Sur la base de ses recherches, Craig Etcheson décrit comment chacun devait rendre compte à son supérieur hiérarchique le plus proche. Il confirme que « communiquer par les voies officielles était quelque chose d’extrêmement respecté ». « En règle générale, dans l’ensemble de l’appareil administratif, politique et militaire, les communications se faisaient de manière strictement verticale. Cette règle était strictement appliquée », affirme-t-il. Les exemples ne manquent pas. A S21, si un détenu évoquait une communication qui sortait de ce rapport hiérarchique, vertical, c’était « considéré comme un acte de trahison ». Selon Craig Etcheson, ce type de communication était appliqué de manière encore plus accentuée dans le domaine militaire.

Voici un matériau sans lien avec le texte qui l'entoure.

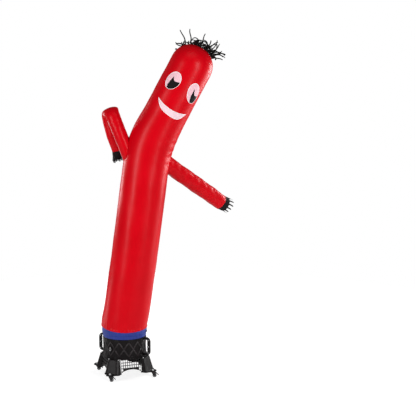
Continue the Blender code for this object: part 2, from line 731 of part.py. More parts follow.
def eye_point(turn, below, tilt, half, short, across, up):
    """A point of an eye as a place on the tube; across and up are fractions of its half axes."""
    a = math.radians(tilt)
    x = across * short * math.cos(a) + up * half * math.sin(a)
    y = up * half * math.cos(a) - across * short * math.sin(a)
    return turn + FACE_TURN + math.degrees(x / FACE_RADIUS), TUBE_LENGTH - below + y


def make_face(parent):
    white_lift = GAP
    pupil_lift = white_lift + PATCH_CLOTH + GAP
    for name, *seat in EYES:
        oval = [(math.cos(a), math.sin(a)) for a in (2 * math.pi * k / 22 for k in range(22))]
        outline = [eye_point(*seat, *p) for p in oval]
        place(f"eye_white_{name}", patch_mesh(outline, white_lift), "white_cloth", parent=parent)
        start, end = PUPIL_ROUND[name]
        around = arc((0, 0), PUPIL_EDGE, start, end, 7)
        pupil = [*PUPIL_NOTCH[name], *around, *PUPIL_BACK[name]]
        outline = [eye_point(*seat, *p) for p in reversed(pupil)]
        place(f"pupil_{name}", patch_mesh(outline, pupil_lift), "black_cloth", parent=parent)
    lower, upper = [], []
    for k in range(15):
        t = -1 + k / 7
        turn = FACE_TURN + SMILE_TURN + SMILE_HALF * t
        tips = TUBE_LENGTH - SMILE_BELOW - SMILE_SLANT * t
        deep = SMILE_DEEP - SMILE_LESS * (1 - t)
        lower.append((turn, tips - deep * (1 - abs(t) ** 3.2)))
        if abs(t) < 0.99:
            upper.append((turn, tips - SMILE_UPPER * (1 - t * t)))
    place("smile", patch_mesh(lower + upper[::-1], white_lift), "white_cloth", parent=parent)


def make_belt(parent):
    """The blue band: snug round the collar, over the rim, and up inside the tube's hem."""
    snug, over_rim = COLLAR_RADIUS + GAP, RIM_RADIUS + 2 * GAP
    in_hem = HEM_RADIUS - 2 * CLOTH - 4 * GAP - BELT_CLOTH
    profile = [(snug, BELT_LOW), (snug, COLLAR_HIGH - 0.010), (over_rim, COLLAR_HIGH - 0.002),
               (in_hem, TUBE_LOW - 0.010), (in_hem, TUBE_LOW + BELT_LAP)]
    rows = {0.0: [], BELT_CLOTH: []}
    turns = [90 + STEP * k for k in range(SIDES)]
    for extra, made in rows.items():
        for radius, z in profile:
            row = []
            for turn in turns:
                azimuth = math.radians(turn + SEAM_TURN - 90)
                row.append(Vector(((radius + extra) * math.cos(azimuth), (radius + extra) * math.sin(azimuth), z)))
            made.append(row)
    place("belt", cloth_mesh(rows[BELT_CLOTH], rows[0.0], wrap=True), "blue_cloth", parent=parent)
    lock = holder("belt_toggle_seat", polar(TOGGLE_OUT, -12, 0.462), -12, parent)
    outline = [(0, -0.010), (0.009, -0.008), (0.011, 0.0), (0.009, 0.008), (0, 0.010)]
    place("belt_toggle", prism(outline, -0.007, 0.007), "black_plastic", parent=lock)


# ---------------------------------------------------------------- arms and hands


def curve_through(rows, count):
    """Catmull-Rom through the rows, count steps a stretch."""
    rows = [np.array(row) for row in rows]
    ends = [2 * rows[0] - rows[1], *rows, 2 * rows[-1] - rows[-2]]
    found = []
    for a, b, c, d in zip(ends, ends[1:], ends[2:], ends[3:]):
        for k in range(count):
            t = k / count
            found.append(0.5 * (2 * b + (c - a) * t + (2 * a - 5 * b + 4 * c - d) * t * t
                                + (3 * b - a - 3 * c + d) * t ** 3))
    return found + [rows[-1]]


def limb_frames(rows, across):
    """(middle, across, deep, half width, half depth, direction) at each row of a limb."""
    frames = []
    for k, row in enumerate(rows):
        before, after = rows[max(k - 1, 0)], rows[min(k + 1, len(rows) - 1)]
        ahead = Vector(after[:3] - before[:3]).normalized()
        side = (across - across.dot(ahead) * ahead).normalized()
        frames.append((Vector(row[:3]), side, ahead.cross(side), row[3], row[4], ahead))
    return frames


def limb_row(frame, sides, less=0.0, scale=1.0):
    middle, side, deep, wide, thick, _ = frame
    row = []
    for k in range(sides):
        a = 2 * math.pi * k / sides
        row.append(middle + side * math.cos(a) * (wide - less) * scale + deep * math.sin(a) * (thick - less) * scale)
    return row


def moved_on(frame, distance, shrink=0.0):
    """The frame carried straight on past the limb's end."""
    middle, side, deep, wide, thick, ahead = frame
    return middle + ahead * distance, side, deep, wide - shrink, thick - shrink, ahead


def make_arm(name, table, across, parent):
    """Returns the arm's last frame and the plug that opens the tube's wall behind it."""
    frames = limb_frames(curve_through(table, 2), across)
    shell = cloth_mesh([limb_row(f, ARM_SIDES) for f in frames],
                       [limb_row(f, ARM_SIDES, CLOTH) for f in frames], wrap=True)
    trimmed = combined(shell, [tube_envelope(GAP)], "DIFFERENCE")
    place(f"arm_{name}", trimmed, "red_cloth", parent=parent)
    plug = closed_mesh([limb_row(f, ARM_SIDES, 0.0, ARM_HOLE) for f in frames[1:6]])
    return frames[-1], plug


def finger(corners, ahead, droop, length):
    """The rings of one hanging strip, from the four corners of its root."""
    rows = []
    middle = sum(corners, Vector()) / 4
    spread = [c - middle for c in corners]
    heading = ahead.copy()
    for k in range(1, FINGER_STEPS + 1):
        heading = (heading + droop * k / FINGER_STEPS).normalized()
        middle = middle + heading * length / FINGER_STEPS
        narrow = 1 - 0.35 * k / FINGER_STEPS
        rows.append([middle + offset * narrow for offset in spread])
    return rows


def fringe_mesh(frame, droop, longest, seed):
    """A narrow band with every second stretch of its end drawn out into a strip."""
    draw = random.Random(seed)
    low, high = moved_on(frame, CUFF_LENGTH + GAP), moved_on(frame, CUFF_LENGTH + GAP + FRINGE_BAND)
    shrink = 0.002 + GAP
    outer = [limb_row(f, FRINGE_SIDES, shrink) for f in (low, high)]
    inner = [limb_row(f, FRINGE_SIDES, shrink + CLOTH) for f in (low, high)]
    points, faces = [], []
    between_rows(outer, True, points, faces)
    between_rows(inner, True, points, faces)
    between_rows([outer[0], inner[0]], True, points, faces)
    for k in range(FRINGE_SIDES):
        n = (k + 1) % FRINGE_SIDES
        corners = [outer[1][k], outer[1][n], inner[1][n], inner[1][k]]
        if k % 2:
            first = len(points)
            points.extend(corners)
            faces.append((first, first + 1, first + 2))
            faces.append((first, first + 2, first + 3))
            continue
        middle = sum(corners, Vector()) / 4
        out = (middle - high[0]).normalized()
        bend = droop + out * draw.uniform(0.00, 0.10)
        length = longest * draw.uniform(0.78, 1.05)
        rows = [corners, *finger(corners, frame[5] + out * 0.05, bend, length)]
        between_rows(rows, True, points, faces)
        last = len(points) - 4
        faces.append((last, last + 1, last + 2))
        faces.append((last, last + 2, last + 3))
    return mesh_from(points, faces)


def make_hand(name, frame, way, droop, seed, parent):
    """A black cuff tucked inside the arm's end, and its fringe of fingers, which point their own way."""
    tucked = frame
    frame = (*frame[:5], way.normalized())
    fit = CLOTH + GAP
    shrink = 0.002
    inside, end = moved_on(tucked, -CUFF_TUCK, fit), moved_on(frame, 0.0, fit)
    wrist, last = moved_on(frame, 0.006, shrink), moved_on(frame, CUFF_LENGTH, shrink)
    frames = [inside, end, wrist, last]
    sleeve = cloth_mesh([limb_row(f, ARM_SIDES) for f in frames],
                        [limb_row(f, ARM_SIDES, CLOTH) for f in frames], wrap=True)
    place(f"hand_cuff_{name}", sleeve, "black_cloth", parent=parent)
    fringe = fringe_mesh(frame, droop, FINGER_LENGTH[name], seed)
    place(f"hand_fringe_{name}", fringe, "black_cloth", parent=parent)


# ---------------------------------------------------------------- hair


def seam_point(angle, lift):
    """A point over the top seam: 0 is the left end of the arc, 180 the right."""
    left = angle < 90
    up = angle if left else 180 - angle
    station = station_dome(max(up, 0)) if up >= 0 else station_at(TUBE_LENGTH - DOME_LENGTH + up * 0.003)
    return on_tube(station, -90 if left else 90, lift)


def hair_strand(corners, out, along, lane, length, lean, curl):
    """Rings of one strand. It sets off along its lean and keeps turning by curl degrees."""
    rows = []
    middle = sum(corners, Vector()) / 4
    spread = [c - middle for c in corners]
    depth = Vector((0, 1, 0)) * lane
    stride = length / HAIR_STEPS
    for k in range(HAIR_STEPS):
        heading = math.radians(lean + curl * (k + 0.5) / HAIR_STEPS)
        way = (out * math.cos(heading) + along * math.sin(heading) + depth).normalized()
        middle = middle + way * stride
        turn = Matrix.Rotation(math.radians(lean + curl * (k + 1) / HAIR_STEPS), 3, "Y")
        narrow = 1 - 0.35 * (k + 1) / HAIR_STEPS
        rows.append([middle + (turn @ offset) * narrow for offset in spread])
    return rows


def stands_apart(rows, others, seam):
    """Whether a strand keeps clear of those before it, and its outer end clear of the seam."""
    line = [sum(row, Vector()) / 4 for row in rows]
    line = [a.lerp(b, t) for a, b in zip(line, line[1:]) for t in (0, 0.33, 0.67)] + [line[-1]]
    for index, other in enumerate(others):
        nearest = min((a - b).length for a in line for b in other)
        if nearest < HAIR_APART:
            return False
    if min((a - b).length for a in line[5:] for b in seam) < HAIR_APART:
        return False
    others.append(line)
    return True


def hair_mesh():
    """A narrow strip sewn over the top seam, with strands drawn out of its upper face."""
    draw = random.Random(7)
    special = {strand: (length, lean, curl) for strand, length, lean, curl in HAIR_LONG}
    start, end = HAIR_ARC
    lift = 2 * GAP + 0.0002
    angles = []
    pitch = (end - start) / HAIR_STRANDS
    for k in range(HAIR_STRANDS):
        angles += [start + pitch * k, start + pitch * (k + HAIR_FILL)]
    angles.append(end)

    def corner(angle, over, side):
        return seam_point(angle, lift + over) + Vector((0, side * HAIR_WIDE / 2, 0))

    sections = [[corner(a, 0, -1), corner(a, 0, 1), corner(a, HAIR_CLOTH, 1), corner(a, HAIR_CLOTH, -1)]
                for a in angles]
    points, faces = [], []

    def quad(a, b, c, d):
        first = len(points)
        points.extend((a, b, c, d))
        faces.append((first, first + 1, first + 2))
        faces.append((first, first + 2, first + 3))

    seam = [seam_point(angle, lift) for angle in range(0, 181, 3)]
    others, drawn = [], {}
    for strand in sorted(range(HAIR_STRANDS), key=lambda s: s not in special):
        one, two = sections[2 * strand], sections[2 * strand + 1]
        top = [one[2], one[3], two[3], two[2]]
        along = (two[2] - one[2]).normalized()
        out = Vector((-along.z, 0, along.x))
        lane = (-0.45, 0.0, 0.45)[strand % 3]
        full = smooth((strand - 7) / 12)
        for attempt in range(80):
            short = 1 - attempt / 100
            length = (draw.uniform(0.016, 0.030) + draw.uniform(0.025, 0.065) * full) * short
            lean, curl = draw.uniform(-14, 14), draw.choice((-1, 1)) * draw.uniform(60, 190) * short
            if strand in special:
                length, lean, curl = special[strand]
            rings = hair_strand(top, out, along, lane, length, lean, curl)
            if stands_apart([top, *rings], others, seam):
                drawn[strand] = [top, *rings]
                break
    for k, (one, two) in enumerate(zip(sections, sections[1:])):
        for i, j in ((0, 1), (1, 2), (3, 0)):
            quad(one[i], one[j], two[j], two[i])
        if k % 2 or k // 2 not in drawn:
            quad(one[2], one[3], two[3], two[2])
            continue
        between_rows(drawn[k // 2], True, points, faces)
        last = len(points) - 4
        faces.append((last, last + 1, last + 2))
        faces.append((last, last + 2, last + 3))
    for section in (sections[0], sections[-1]):
        quad(*section)
    return mesh_from(points, faces)


# ---------------------------------------------------------------- putting it together


def make_dancer(parent):
    right_end, right_plug = make_arm("right", ARM_RIGHT, RIGHT_ACROSS, parent)
    left_end, left_plug = make_arm("left", ARM_LEFT, LEFT_ACROSS, parent)
    under = -(CLOTH + GAP)
    for name, first, last, lift in (("front", -90, 90, 0.0), ("back", 90, 270, under)):
        plugs = [right_plug.copy(), left_plug.copy()]
        panel = combined(panel_mesh(first, last, lift), plugs, "DIFFERENCE")
        place(f"body_{name}", panel, "red_cloth", parent=parent)
    down = Vector((0, 0, -1))
    make_hand("right", right_end, RIGHT_HAND_WAY, down * 0.16, 5, parent)
    make_hand("left", left_end, LEFT_HAND_WAY, down * 0.10, 8, parent)
    make_face(parent)
    make_belt(parent)
    place("hair", hair_mesh(), "black_cloth", parent=parent)


def footprint_middle():
    bpy.context.view_layer.update()
    graph = bpy.context.evaluated_depsgraph_get()
    corners = []
    for obj in bpy.context.scene.objects:
        if obj.type in ("MESH", "CURVE"):
            seen = obj.evaluated_get(graph)
            mesh = seen.to_mesh()
            corners += [seen.matrix_world @ v.co for v in mesh.vertices]
            seen.to_mesh_clear()
    xs, ys = [c.x for c in corners], [c.y for c in corners]
    return Vector(((min(xs) + max(xs)) / 2, (min(ys) + max(ys)) / 2, 0))


def main():
    clear_scene()
    whole = holder("air_dancer")
    make_blower(whole)
    make_dancer(whole)
    whole.location = -footprint_middle()
    bpy.context.view_layer.update()


main()
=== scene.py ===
"""The inflatable air dancer, dressed: cloth, hair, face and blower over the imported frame.

Metres, +Z up. Shapes are made round the blower drum's axis, then shifted to the frame's
origin. Azimuths on the tube are counted from its face side (-Y) towards +X.
"""

import random
from collections import Counter
from math import cos, pi, radians, sin, sqrt, tan, tau

import bmesh
import bpy
import numpy as np
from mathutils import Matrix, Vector
from mathutils.geometry import delaunay_2d_cdt


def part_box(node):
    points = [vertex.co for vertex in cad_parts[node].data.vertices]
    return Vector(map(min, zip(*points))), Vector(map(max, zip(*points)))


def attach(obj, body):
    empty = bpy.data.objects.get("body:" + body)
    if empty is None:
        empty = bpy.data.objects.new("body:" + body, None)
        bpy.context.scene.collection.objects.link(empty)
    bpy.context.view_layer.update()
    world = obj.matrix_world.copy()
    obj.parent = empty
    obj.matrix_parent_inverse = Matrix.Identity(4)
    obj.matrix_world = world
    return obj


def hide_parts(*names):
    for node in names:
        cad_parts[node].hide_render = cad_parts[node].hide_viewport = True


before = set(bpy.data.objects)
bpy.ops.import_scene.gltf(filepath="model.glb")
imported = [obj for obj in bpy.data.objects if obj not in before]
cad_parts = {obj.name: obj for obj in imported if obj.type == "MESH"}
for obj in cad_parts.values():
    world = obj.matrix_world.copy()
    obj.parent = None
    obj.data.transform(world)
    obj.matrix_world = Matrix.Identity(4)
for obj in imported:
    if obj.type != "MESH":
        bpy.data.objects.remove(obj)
SCENE = bpy.context.scene
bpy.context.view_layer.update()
low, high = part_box("blower_drum")
SHIFT = np.array([(low.x + high.x) / 2, (low.y + high.y) / 2, 0.0])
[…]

Le co-procureur sert la défense

Curieusement, en interrogeant Craig Etcheson sur un procès-verbal de réunion entre Duch et les commandants des divisions 170 et 290, Alex Bates semble faire le jeu de la défense. Cherche-t-il à montrer que Duch enfreint la règle, que S21 a des relations directes avec d’autres structures sans passer par le voie verticale ? « S21 rencontre des divisions, discute avec elles du nom des prisonniers, collabore pour les arrestations, dit le co-procureur. Comment cela s’inscrit-il dans le tableau général ? » La réponse de Craig Etcheson est claire : « D’après ce document, il y avait aussi à cette réunion Son Sen. L’accusé rendait compte au sommet de la hiérarchie du PCK et par le truchement de Son Sen coopérait avec les divisions pour procéder à ce qui a constitué des purges très importantes dans l’appareil militaire. » Duch agissait sous l’autorité de Son Sen, ce qu’il ne cesse de clamer depuis le début de son procès.